When and Why Coyotes Turn on Their Own

Coyotes are highly adaptable omnivores that eat everything from rabbits and rodents to fruit, insects, and garbage. Turning to another coyote as food sits at the extreme end of that flexibility. The most common scenario involves a coyote scavenging the carcass of one that’s already dead, whether from vehicles, disease, or other causes. Coyotes are efficient scavengers, and a dead coyote represents calories just like any other carcass.

Active killing followed by consumption is rarer but documented. Field research at the University of Massachusetts found direct evidence of a coyote killed by other coyotes in a study area where coyotes, bobcats, and gray foxes all competed for resources. These lethal encounters between coyotes are typically territorial. Male coyotes defending a home range may attack and kill intruding coyotes, and in some cases, the aggressor or other coyotes in the area will feed on the remains.

Starvation also plays a role. During harsh winters or in areas where prey populations crash, coyotes become less selective. A starving coyote encountering a dead or weakened member of its own species is more likely to feed than walk away.

How This Compares to Other Wild Canids

Cannibalism is not unique to coyotes. Wolves regularly kill coyotes in areas where the two species overlap, and wolves have been documented killing and occasionally eating other wolves during territorial disputes. The behavior exists across many carnivore species. In the same UMass study that documented coyote cannibalism, researchers also found evidence of bobcats consuming other bobcats and gray foxes eating gray foxes. Killing competitors and sometimes consuming them appears to be a widespread, if infrequent, pattern among wild carnivores.

What sets coyotes apart is their extreme dietary flexibility. Unlike wolves, which rely heavily on large prey, coyotes exploit dozens of food sources. This means they rarely face the kind of desperate food scarcity that would push cannibalism from rare to routine. When it does happen, it’s more often opportunistic scavenging than predatory killing.

Territorial Killing vs. Feeding

It’s worth separating two behaviors that often get lumped together. Coyotes kill other coyotes far more frequently than they eat them. Territorial aggression between coyote packs or between resident coyotes and lone intruders is well documented and can be lethal. You can sometimes hear it happening: prolonged, aggressive group vocalizations followed by yelping suggest a confrontation.

After a territorial kill, the attacking coyotes may or may not consume the carcass. Sometimes the body is left intact, which suggests the killing was about eliminating a competitor rather than securing a meal. Other times, partial consumption occurs, particularly of soft tissue. And in other cases, different coyotes may scavenge the remains days later, well after the original conflict.

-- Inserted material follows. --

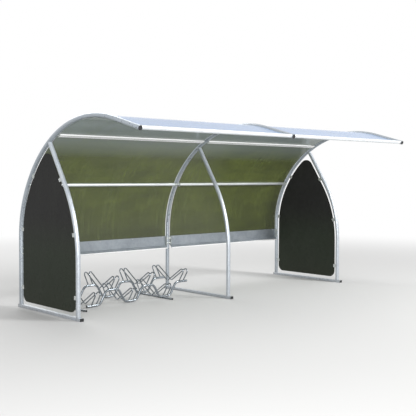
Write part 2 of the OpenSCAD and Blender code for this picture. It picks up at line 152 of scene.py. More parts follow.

Disease Risks From Scavenging

When coyotes do eat other coyotes, they risk picking up whatever pathogens the dead animal carried. Parasites like tapeworms, roundworms, and the mites that cause sarcoptic mange can all transfer through contact with or consumption of infected tissue. Rabies virus can also be present in the tissues of an infected coyote, though transmission through ingestion is far less efficient than through a bite.

One disease researchers have specifically studied in this context is chronic wasting disease (CWD), a fatal neurological illness caused by misfolded proteins called prions that affects deer and elk. Coyotes frequently scavenge deer carcasses in areas where CWD is present, and researchers wanted to know whether coyotes could spread the disease. The findings were somewhat reassuring: coyotes that consumed CWD-infected material showed no signs of infection themselves. However, the prions remained infectious after passing through the coyote’s digestive system, meaning coyote feces could potentially deposit CWD prions in new locations. This matters less for coyote-on-coyote feeding specifically, but it illustrates how scavenging behavior, including cannibalism, can move pathogens through an ecosystem in unexpected ways.

How Often It Actually Happens

There are no reliable estimates of how frequently coyotes eat other coyotes across their range, but every indication is that it’s rare relative to their total diet. Studies analyzing thousands of coyote stomach contents and scat samples consistently find rodents, rabbits, deer (mostly scavenged), fruit, and insects as the dominant food items. Coyote remains show up occasionally but never as a significant dietary component.

The behavior is real and documented, but if you’re picturing coyotes routinely hunting each other, that’s not the picture the evidence supports. It’s an edge case driven by conflict, opportunity, or desperation, not a normal part of how coyotes feed.